"I took care of all the younger kids," Daisy recalled, as a birthday celebration was getting under way that afternoon where she lives at the Parkview on Valley Avenue in Pleasanton. "I started cooking when I was 6 years old. I baked bread and pies. All the kids around said I made the best chocolate cake."
She didn't taste store-bought bread until she was 13, which she believes contributed to her good health. Farm life also meant rising early in the morning and working hard all day.
Guests at Parkview included five generations of women in her family: daughter Gloria Roberson; granddaughter Rhonda Fee; great-granddaughter Alivia Schlesser; and great-great-granddaughter Caylee Duffus, age 18 months.

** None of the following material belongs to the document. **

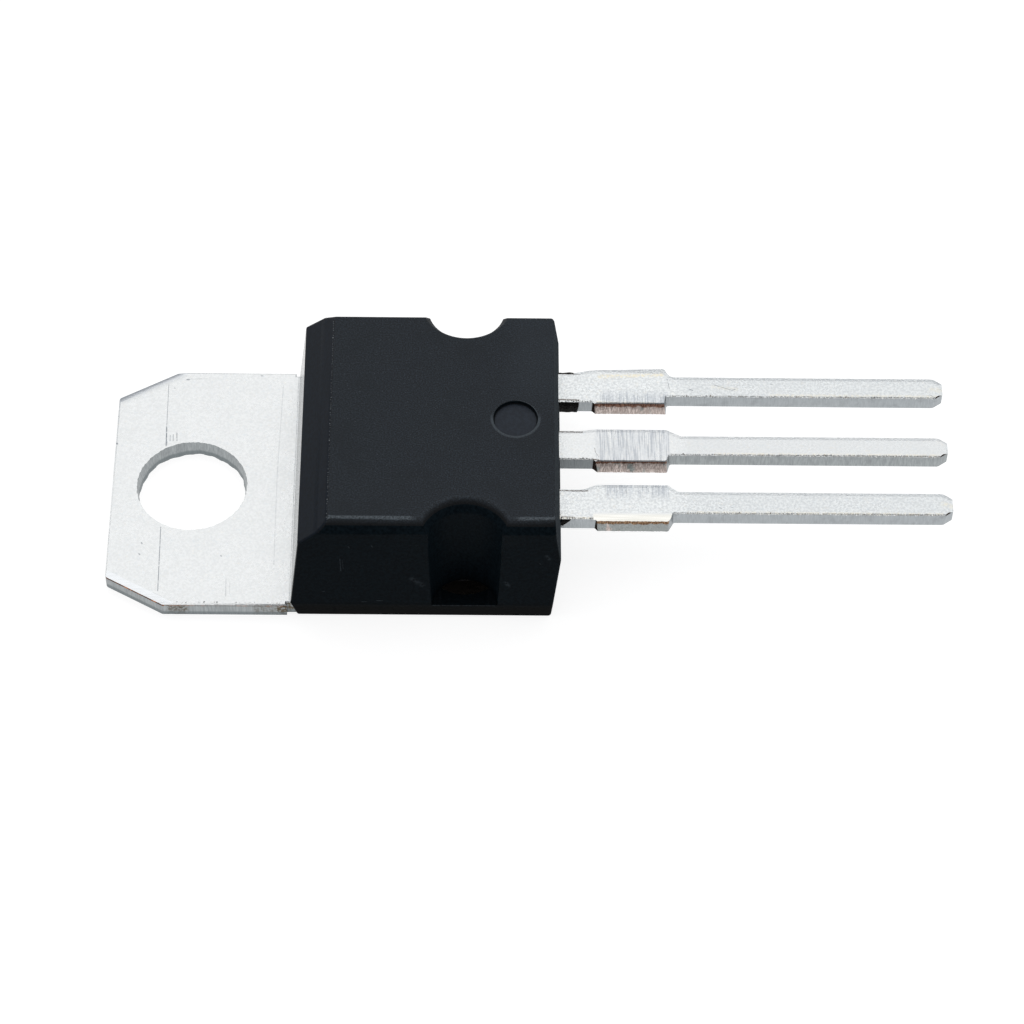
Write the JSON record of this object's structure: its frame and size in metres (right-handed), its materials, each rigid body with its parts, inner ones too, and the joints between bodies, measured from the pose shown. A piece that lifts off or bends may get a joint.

"I like to listen to the radio," Daisy said. "I never take a nap."
She moved to California with her husband in 1941 and they moved all around the state for his work before settling in San Leandro. She also lived in Fremont before moving with her daughter to Pleasanton about 11 years ago.
Daisy was a professional seamstress and also taught the accordion. When accordion playing became the rage she took lessons, then began to teach it.
"She has perfect pitch," explained Gloria. "She would tune everyone's instruments."
Gloria could not start school with the other children due to illness, so Daisy took it upon herself to become her teacher. When Gloria was healthy enough, Daisy asked the teacher when the children in school would be tested and talked her into letting Gloria sit in on the test, too, to see if she knew enough to join the second-grade class.
"She passed," Daisy recalled.
She also fondly remembers the fun they all had with music and attending barn dances in Santa Cruz.
Now her eyesight is gone but she joined in the fun at the Parkview party, donning a pair of Happy Birthday eyeglasses and cuddling with her great-great-granddaughter, who calls her Nonnie.
"I was always strong and I always exercised and here I am," Daisy said with a smile.
It's not everyday we get to witness someone celebrate a century of living and five generations together at one time. Grandma is generation 1; Gloria Roberson, my mom, is generation 2; my sister Denise Fee and I are generation 3; our children Kayla and Connor Coatney and Alivia and Morgann Schlesser are generation 4; and Alivia's Caylee Rose is generation 5! Wow!
Grandma rarely ate out at restaurants. She has always had a great awareness of cleanliness and good hygiene, and realizing you don't always know what you'll get at a restaurant, she chose to steer clear of eating out most of the time. I imagine that's part of the reason she is still to this day one of the healthiest people I know. With that said, she mostly ate only what she cooked. She personally has never eaten (and still to this day does not eat) butter, gravy and mayonnaise. Seriously, in her baking she used shortening instead of butter! Go figure!
As her granddaughter, I have to say her skill for baking is a favorite of mine and growing up we often shared recipes and the love of baking. In my childhood, Grandma literally made her own donuts, cinnamon rolls, pies, cakes and candy! I believe my love of sweets is in large part grandma's fault! Sweets have always been her favorite and they are for sure mine! Thanks, Grandma!